» Exercise details
Reproduce the listing verbatim.

» Records for the exercise
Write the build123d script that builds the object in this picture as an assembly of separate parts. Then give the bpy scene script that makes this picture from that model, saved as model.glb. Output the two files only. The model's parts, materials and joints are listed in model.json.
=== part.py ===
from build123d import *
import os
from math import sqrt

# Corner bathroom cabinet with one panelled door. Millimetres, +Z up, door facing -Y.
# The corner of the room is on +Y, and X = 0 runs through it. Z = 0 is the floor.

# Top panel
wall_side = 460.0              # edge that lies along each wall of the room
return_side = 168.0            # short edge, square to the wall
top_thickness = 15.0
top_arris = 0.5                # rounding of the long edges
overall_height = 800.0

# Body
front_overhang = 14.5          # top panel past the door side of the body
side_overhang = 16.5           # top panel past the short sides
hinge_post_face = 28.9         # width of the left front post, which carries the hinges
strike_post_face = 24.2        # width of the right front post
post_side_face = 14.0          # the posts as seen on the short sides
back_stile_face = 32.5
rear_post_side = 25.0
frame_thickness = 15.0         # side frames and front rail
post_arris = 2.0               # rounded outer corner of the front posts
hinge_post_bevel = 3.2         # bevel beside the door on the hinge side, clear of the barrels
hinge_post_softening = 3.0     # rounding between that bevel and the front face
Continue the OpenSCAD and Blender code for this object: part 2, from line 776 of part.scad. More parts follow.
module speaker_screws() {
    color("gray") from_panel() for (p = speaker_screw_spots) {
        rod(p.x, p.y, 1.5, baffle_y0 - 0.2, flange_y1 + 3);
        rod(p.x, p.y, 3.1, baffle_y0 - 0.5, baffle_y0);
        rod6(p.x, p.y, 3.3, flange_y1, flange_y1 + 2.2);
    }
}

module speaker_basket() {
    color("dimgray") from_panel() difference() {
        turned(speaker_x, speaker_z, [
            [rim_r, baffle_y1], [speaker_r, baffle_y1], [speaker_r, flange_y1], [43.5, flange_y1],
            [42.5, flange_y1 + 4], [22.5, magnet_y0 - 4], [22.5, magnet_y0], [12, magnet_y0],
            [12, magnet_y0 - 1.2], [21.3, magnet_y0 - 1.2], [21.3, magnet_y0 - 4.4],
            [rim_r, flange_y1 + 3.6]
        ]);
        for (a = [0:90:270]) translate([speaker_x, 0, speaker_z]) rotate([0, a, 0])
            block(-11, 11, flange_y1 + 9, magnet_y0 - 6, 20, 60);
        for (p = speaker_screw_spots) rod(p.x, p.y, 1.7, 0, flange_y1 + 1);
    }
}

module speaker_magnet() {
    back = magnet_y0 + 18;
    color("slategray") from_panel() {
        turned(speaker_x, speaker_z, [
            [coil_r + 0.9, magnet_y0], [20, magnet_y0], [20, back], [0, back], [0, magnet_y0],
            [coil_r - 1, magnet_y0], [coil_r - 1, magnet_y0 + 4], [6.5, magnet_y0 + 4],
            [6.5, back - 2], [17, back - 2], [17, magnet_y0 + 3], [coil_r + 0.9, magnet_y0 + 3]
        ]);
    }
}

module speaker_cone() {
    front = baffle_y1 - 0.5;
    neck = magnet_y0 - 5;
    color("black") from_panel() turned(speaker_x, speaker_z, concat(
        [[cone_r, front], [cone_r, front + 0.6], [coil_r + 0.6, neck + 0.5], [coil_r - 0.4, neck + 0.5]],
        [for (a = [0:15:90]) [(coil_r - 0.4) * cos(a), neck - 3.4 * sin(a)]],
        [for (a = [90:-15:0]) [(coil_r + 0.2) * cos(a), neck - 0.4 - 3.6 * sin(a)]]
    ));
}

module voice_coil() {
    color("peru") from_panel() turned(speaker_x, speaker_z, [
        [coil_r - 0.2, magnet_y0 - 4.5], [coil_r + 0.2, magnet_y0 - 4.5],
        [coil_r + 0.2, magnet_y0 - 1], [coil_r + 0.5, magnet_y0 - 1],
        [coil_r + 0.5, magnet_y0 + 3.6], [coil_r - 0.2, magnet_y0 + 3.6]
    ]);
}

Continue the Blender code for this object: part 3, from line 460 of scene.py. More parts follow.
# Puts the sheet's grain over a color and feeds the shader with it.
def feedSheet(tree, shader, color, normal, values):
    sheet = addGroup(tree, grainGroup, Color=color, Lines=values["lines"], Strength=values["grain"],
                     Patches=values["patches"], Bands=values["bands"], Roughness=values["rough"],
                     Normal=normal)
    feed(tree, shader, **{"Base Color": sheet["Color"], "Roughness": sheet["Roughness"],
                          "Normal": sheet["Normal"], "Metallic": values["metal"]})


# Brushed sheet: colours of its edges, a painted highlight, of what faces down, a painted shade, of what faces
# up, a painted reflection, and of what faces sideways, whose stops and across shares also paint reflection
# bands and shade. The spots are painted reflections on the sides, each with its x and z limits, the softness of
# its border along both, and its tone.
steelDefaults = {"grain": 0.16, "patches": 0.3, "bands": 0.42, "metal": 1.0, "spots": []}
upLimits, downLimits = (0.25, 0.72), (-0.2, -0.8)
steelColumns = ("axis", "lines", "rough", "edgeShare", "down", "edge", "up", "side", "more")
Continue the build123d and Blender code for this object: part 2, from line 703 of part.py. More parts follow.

» Exercise answer
Write the build123d script that builds the object in this picture as an assembly of separate parts. Then give the bpy scene script that makes this picture from that model, saved as model.glb. Output the two files only. The model's parts, materials and joints are listed in model.json.
=== part.py ===
from build123d import *
import os
from math import sqrt

# Corner bathroom cabinet with one panelled door. Millimetres, +Z up, door facing -Y.
# The corner of the room is on +Y, and X = 0 runs through it. Z = 0 is the floor.

# Top panel
wall_side = 460.0              # edge that lies along each wall of the room
return_side = 168.0            # short edge, square to the wall
top_thickness = 15.0
top_arris = 0.5                # rounding of the long edges
overall_height = 800.0

# Body
front_overhang = 14.5          # top panel past the door side of the body
side_overhang = 16.5           # top panel past the short sides
hinge_post_face = 28.9         # width of the left front post, which carries the hinges
strike_post_face = 24.2        # width of the right front post
post_side_face = 14.0          # the posts as seen on the short sides
back_stile_face = 32.5
rear_post_side = 25.0
frame_thickness = 15.0         # side frames and front rail
post_arris = 2.0               # rounded outer corner of the front posts
hinge_post_bevel = 3.2         # bevel beside the door on the hinge side, clear of the barrels
hinge_post_softening = 3.0     # rounding between that bevel and the front face
Continue the OpenSCAD and Blender code for this object: part 2, from line 776 of part.scad. More parts follow.
module speaker_screws() {
    color("gray") from_panel() for (p = speaker_screw_spots) {
        rod(p.x, p.y, 1.5, baffle_y0 - 0.2, flange_y1 + 3);
        rod(p.x, p.y, 3.1, baffle_y0 - 0.5, baffle_y0);
        rod6(p.x, p.y, 3.3, flange_y1, flange_y1 + 2.2);
    }
}

module speaker_basket() {
    color("dimgray") from_panel() difference() {
        turned(speaker_x, speaker_z, [
            [rim_r, baffle_y1], [speaker_r, baffle_y1], [speaker_r, flange_y1], [43.5, flange_y1],
            [42.5, flange_y1 + 4], [22.5, magnet_y0 - 4], [22.5, magnet_y0], [12, magnet_y0],
            [12, magnet_y0 - 1.2], [21.3, magnet_y0 - 1.2], [21.3, magnet_y0 - 4.4],
            [rim_r, flange_y1 + 3.6]
        ]);
        for (a = [0:90:270]) translate([speaker_x, 0, speaker_z]) rotate([0, a, 0])
            block(-11, 11, flange_y1 + 9, magnet_y0 - 6, 20, 60);
        for (p = speaker_screw_spots) rod(p.x, p.y, 1.7, 0, flange_y1 + 1);
    }
}

module speaker_magnet() {
    back = magnet_y0 + 18;
    color("slategray") from_panel() {
        turned(speaker_x, speaker_z, [
            [coil_r + 0.9, magnet_y0], [20, magnet_y0], [20, back], [0, back], [0, magnet_y0],
            [coil_r - 1, magnet_y0], [coil_r - 1, magnet_y0 + 4], [6.5, magnet_y0 + 4],
            [6.5, back - 2], [17, back - 2], [17, magnet_y0 + 3], [coil_r + 0.9, magnet_y0 + 3]
        ]);
    }
}

module speaker_cone() {
    front = baffle_y1 - 0.5;
    neck = magnet_y0 - 5;
    color("black") from_panel() turned(speaker_x, speaker_z, concat(
        [[cone_r, front], [cone_r, front + 0.6], [coil_r + 0.6, neck + 0.5], [coil_r - 0.4, neck + 0.5]],
        [for (a = [0:15:90]) [(coil_r - 0.4) * cos(a), neck - 3.4 * sin(a)]],
        [for (a = [90:-15:0]) [(coil_r + 0.2) * cos(a), neck - 0.4 - 3.6 * sin(a)]]
    ));
}

module voice_coil() {
    color("peru") from_panel() turned(speaker_x, speaker_z, [
        [coil_r - 0.2, magnet_y0 - 4.5], [coil_r + 0.2, magnet_y0 - 4.5],
        [coil_r + 0.2, magnet_y0 - 1], [coil_r + 0.5, magnet_y0 - 1],
        [coil_r + 0.5, magnet_y0 + 3.6], [coil_r - 0.2, magnet_y0 + 3.6]
    ]);
}

Continue the Blender code for this object: part 3, from line 460 of scene.py. More parts follow.
# Puts the sheet's grain over a color and feeds the shader with it.
def feedSheet(tree, shader, color, normal, values):
    sheet = addGroup(tree, grainGroup, Color=color, Lines=values["lines"], Strength=values["grain"],
                     Patches=values["patches"], Bands=values["bands"], Roughness=values["rough"],
                     Normal=normal)
    feed(tree, shader, **{"Base Color": sheet["Color"], "Roughness": sheet["Roughness"],
                          "Normal": sheet["Normal"], "Metallic": values["metal"]})


# Brushed sheet: colours of its edges, a painted highlight, of what faces down, a painted shade, of what faces
# up, a painted reflection, and of what faces sideways, whose stops and across shares also paint reflection
# bands and shade. The spots are painted reflections on the sides, each with its x and z limits, the softness of
# its border along both, and its tone.
steelDefaults = {"grain": 0.16, "patches": 0.3, "bands": 0.42, "metal": 1.0, "spots": []}
upLimits, downLimits = (0.25, 0.72), (-0.2, -0.8)
steelColumns = ("axis", "lines", "rough", "edgeShare", "down", "edge", "up", "side", "more")
Continue the build123d and Blender code for this object: part 2, from line 703 of part.py. More parts follow.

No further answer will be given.